While I’m here, I should mention the Pernice Brothers. If The Smiths had played power pop, they’d sound a bit like them. And Joe Pernice has the greatest voice this side of the Atlantic.

No, what early Pumpkins stuff sounds power poppy to you? Gish? Siamese Dream? They were certainly influenced by Cheap Trick and other power pop bands, but their sound owed far more to Sabbath, IMO. It’s too dark and doesn’t share the same musical language as power pop. Half the stuff on Zwan’s record I’d consider power pop. The Pumpkins stuff, though, no.

Let me ask one more thing about Big Star without sounding like a young indie music snob, or a jerk.

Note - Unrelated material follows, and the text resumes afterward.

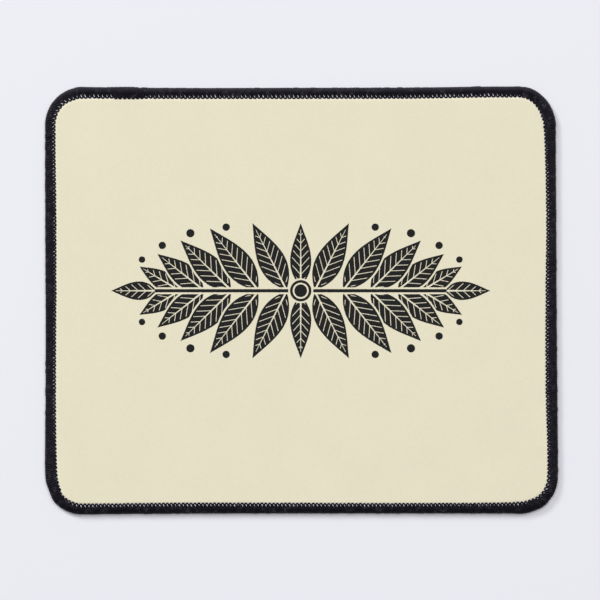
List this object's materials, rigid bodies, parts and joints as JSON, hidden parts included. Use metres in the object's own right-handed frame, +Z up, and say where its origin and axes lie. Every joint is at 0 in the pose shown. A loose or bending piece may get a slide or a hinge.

I have kind of a problem with '70s “classic rock” bands these days, the kind of bands you think of with long dirty hair and handlebar mustaches and bell bottoms. I like the pre-punk music from that era, like the Velvet Underground and Iggy and the Stooges, but not the more mainstream rock or Southern rock… no Credence for me, no AC/DC, no Skynyrd, certainly no Eagles, no bands like the ficticious “Stillwater” from Almost Famous. That entire era just turns me off. If Big Star isn’t anything like them, even as a product of the early '70s, I’ll be a lot more receptive to checking them out.